**INSTRUCTIONS FOR THE TASK:** Repeat the listing below word for word, stopping after the line that contains "return locks".

**PROVIDED MATERIAL:**
****
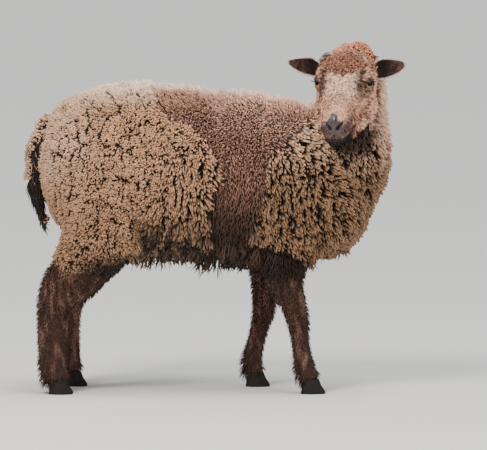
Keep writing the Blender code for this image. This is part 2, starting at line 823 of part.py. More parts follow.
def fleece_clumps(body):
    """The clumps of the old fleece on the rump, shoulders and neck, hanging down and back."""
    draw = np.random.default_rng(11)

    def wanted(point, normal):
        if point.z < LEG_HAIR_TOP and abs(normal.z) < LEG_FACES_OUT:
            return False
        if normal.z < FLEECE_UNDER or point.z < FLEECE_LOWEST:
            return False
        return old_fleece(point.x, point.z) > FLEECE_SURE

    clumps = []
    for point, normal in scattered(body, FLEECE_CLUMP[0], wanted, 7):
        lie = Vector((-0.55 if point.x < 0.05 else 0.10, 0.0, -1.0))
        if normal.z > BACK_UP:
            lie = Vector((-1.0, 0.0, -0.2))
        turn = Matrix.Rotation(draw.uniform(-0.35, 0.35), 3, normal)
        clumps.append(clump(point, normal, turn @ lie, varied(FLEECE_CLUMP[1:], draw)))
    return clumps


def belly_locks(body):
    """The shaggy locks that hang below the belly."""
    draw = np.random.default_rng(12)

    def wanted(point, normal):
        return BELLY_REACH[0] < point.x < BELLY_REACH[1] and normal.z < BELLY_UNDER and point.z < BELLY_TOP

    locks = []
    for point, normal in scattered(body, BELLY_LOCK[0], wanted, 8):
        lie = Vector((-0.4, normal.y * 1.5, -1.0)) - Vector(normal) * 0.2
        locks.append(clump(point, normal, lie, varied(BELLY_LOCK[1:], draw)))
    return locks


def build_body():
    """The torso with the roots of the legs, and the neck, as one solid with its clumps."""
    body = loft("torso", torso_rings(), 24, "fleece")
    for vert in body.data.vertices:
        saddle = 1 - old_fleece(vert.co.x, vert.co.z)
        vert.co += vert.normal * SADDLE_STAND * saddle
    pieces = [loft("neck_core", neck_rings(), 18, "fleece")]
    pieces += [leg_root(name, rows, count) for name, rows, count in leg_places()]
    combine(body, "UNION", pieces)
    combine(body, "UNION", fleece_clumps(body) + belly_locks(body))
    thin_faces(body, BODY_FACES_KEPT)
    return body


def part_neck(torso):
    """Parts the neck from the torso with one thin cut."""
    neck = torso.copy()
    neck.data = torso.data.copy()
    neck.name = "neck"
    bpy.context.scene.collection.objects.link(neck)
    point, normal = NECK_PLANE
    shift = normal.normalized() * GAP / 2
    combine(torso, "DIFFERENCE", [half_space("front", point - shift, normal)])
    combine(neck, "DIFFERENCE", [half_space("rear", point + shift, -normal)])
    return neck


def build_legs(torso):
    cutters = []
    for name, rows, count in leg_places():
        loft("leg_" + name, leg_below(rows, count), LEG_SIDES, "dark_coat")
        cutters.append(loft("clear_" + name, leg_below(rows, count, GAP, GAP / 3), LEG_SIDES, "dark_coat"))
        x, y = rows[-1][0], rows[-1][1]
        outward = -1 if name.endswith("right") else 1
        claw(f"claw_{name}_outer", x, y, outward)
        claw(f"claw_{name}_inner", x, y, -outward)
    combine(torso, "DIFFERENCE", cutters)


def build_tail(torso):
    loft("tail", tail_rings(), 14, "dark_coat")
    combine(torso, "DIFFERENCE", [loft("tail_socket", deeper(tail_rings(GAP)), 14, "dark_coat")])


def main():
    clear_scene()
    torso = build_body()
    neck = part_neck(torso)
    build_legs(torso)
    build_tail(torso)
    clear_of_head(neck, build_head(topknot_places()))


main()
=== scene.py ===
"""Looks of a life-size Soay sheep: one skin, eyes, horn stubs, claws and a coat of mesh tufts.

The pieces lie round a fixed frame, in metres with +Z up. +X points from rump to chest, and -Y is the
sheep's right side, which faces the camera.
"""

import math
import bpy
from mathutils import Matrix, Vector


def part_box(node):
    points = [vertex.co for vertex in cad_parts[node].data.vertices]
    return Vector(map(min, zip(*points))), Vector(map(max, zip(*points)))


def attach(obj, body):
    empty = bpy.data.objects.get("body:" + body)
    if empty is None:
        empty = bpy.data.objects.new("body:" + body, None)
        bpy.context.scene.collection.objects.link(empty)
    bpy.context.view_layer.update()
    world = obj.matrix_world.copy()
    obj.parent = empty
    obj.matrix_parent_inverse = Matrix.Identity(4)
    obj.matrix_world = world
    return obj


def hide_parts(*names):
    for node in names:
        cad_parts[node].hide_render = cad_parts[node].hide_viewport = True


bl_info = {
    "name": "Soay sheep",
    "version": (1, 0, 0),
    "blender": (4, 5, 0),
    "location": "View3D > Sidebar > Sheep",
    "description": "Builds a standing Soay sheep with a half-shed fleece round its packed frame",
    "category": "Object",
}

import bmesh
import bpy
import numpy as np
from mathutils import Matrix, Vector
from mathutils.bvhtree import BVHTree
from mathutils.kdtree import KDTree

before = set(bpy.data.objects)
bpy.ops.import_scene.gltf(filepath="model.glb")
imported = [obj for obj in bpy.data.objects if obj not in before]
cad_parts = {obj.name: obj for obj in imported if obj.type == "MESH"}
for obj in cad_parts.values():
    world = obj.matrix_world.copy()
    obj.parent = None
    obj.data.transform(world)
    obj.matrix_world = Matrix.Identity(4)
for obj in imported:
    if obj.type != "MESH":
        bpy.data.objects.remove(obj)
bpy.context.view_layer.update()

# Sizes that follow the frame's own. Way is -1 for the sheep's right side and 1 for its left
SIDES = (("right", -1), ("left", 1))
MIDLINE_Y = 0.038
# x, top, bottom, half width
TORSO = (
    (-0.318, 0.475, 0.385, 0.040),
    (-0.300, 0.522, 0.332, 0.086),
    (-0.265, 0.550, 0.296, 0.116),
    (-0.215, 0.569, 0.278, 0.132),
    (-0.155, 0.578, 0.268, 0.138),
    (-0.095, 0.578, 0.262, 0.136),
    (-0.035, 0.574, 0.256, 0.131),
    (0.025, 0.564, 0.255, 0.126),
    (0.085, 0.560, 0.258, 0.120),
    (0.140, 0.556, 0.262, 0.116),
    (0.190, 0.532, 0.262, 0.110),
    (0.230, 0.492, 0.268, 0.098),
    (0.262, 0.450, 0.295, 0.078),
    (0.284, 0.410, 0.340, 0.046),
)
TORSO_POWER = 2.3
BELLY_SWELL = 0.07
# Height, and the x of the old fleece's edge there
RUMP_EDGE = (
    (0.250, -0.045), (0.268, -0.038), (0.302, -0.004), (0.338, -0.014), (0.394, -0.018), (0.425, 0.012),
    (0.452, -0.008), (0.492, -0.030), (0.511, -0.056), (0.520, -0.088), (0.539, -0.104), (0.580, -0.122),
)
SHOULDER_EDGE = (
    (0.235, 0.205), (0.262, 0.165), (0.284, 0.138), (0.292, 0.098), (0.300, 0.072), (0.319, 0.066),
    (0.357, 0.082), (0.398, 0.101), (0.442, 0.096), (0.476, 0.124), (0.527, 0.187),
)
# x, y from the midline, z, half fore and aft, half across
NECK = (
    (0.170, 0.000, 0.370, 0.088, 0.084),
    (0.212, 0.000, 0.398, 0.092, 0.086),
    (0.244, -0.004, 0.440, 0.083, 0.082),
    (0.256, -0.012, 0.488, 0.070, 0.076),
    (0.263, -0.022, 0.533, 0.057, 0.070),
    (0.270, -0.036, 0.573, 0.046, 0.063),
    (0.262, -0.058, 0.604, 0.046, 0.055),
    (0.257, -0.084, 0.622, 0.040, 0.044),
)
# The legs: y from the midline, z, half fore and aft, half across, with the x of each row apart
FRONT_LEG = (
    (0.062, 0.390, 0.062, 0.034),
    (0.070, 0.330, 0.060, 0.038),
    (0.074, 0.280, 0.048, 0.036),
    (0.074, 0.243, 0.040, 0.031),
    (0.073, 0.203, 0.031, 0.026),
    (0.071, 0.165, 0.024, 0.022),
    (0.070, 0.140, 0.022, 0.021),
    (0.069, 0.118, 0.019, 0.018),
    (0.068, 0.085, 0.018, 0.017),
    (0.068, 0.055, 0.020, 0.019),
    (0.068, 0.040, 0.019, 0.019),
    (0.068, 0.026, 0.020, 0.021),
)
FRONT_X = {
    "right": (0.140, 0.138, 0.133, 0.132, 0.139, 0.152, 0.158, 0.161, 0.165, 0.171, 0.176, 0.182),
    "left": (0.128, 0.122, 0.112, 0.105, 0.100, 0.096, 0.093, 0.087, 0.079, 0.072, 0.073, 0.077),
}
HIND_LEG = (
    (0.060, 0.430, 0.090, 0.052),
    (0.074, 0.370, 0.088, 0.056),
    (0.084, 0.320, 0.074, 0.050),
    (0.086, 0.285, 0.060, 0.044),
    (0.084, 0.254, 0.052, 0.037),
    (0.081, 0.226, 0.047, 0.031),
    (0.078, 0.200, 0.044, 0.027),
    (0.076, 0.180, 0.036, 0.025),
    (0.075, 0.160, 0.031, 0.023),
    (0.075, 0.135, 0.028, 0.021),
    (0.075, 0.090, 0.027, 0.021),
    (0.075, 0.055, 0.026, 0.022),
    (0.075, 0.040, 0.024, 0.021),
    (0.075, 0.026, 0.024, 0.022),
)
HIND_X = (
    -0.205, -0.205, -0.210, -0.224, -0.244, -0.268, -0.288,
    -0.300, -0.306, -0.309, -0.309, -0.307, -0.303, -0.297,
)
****
**THE SOLUTION:**
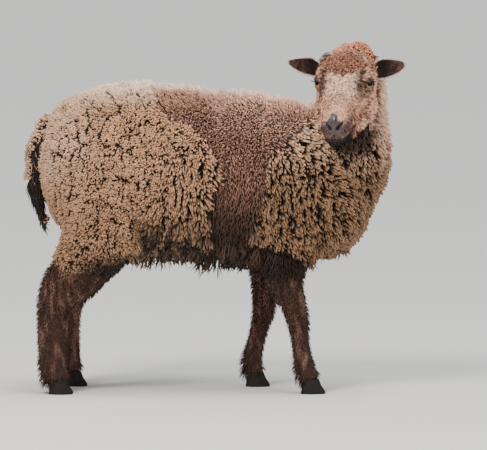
Keep writing the Blender code for this image. This is part 2, starting at line 823 of part.py. More parts follow.
def fleece_clumps(body):
    """The clumps of the old fleece on the rump, shoulders and neck, hanging down and back."""
    draw = np.random.default_rng(11)

    def wanted(point, normal):
        if point.z < LEG_HAIR_TOP and abs(normal.z) < LEG_FACES_OUT:
            return False
        if normal.z < FLEECE_UNDER or point.z < FLEECE_LOWEST:
            return False
        return old_fleece(point.x, point.z) > FLEECE_SURE

    clumps = []
    for point, normal in scattered(body, FLEECE_CLUMP[0], wanted, 7):
        lie = Vector((-0.55 if point.x < 0.05 else 0.10, 0.0, -1.0))
        if normal.z > BACK_UP:
            lie = Vector((-1.0, 0.0, -0.2))
        turn = Matrix.Rotation(draw.uniform(-0.35, 0.35), 3, normal)
        clumps.append(clump(point, normal, turn @ lie, varied(FLEECE_CLUMP[1:], draw)))
    return clumps


def belly_locks(body):
    """The shaggy locks that hang below the belly."""
    draw = np.random.default_rng(12)

    def wanted(point, normal):
        return BELLY_REACH[0] < point.x < BELLY_REACH[1] and normal.z < BELLY_UNDER and point.z < BELLY_TOP

    locks = []
    for point, normal in scattered(body, BELLY_LOCK[0], wanted, 8):
        lie = Vector((-0.4, normal.y * 1.5, -1.0)) - Vector(normal) * 0.2
        locks.append(clump(point, normal, lie, varied(BELLY_LOCK[1:], draw)))
    return locks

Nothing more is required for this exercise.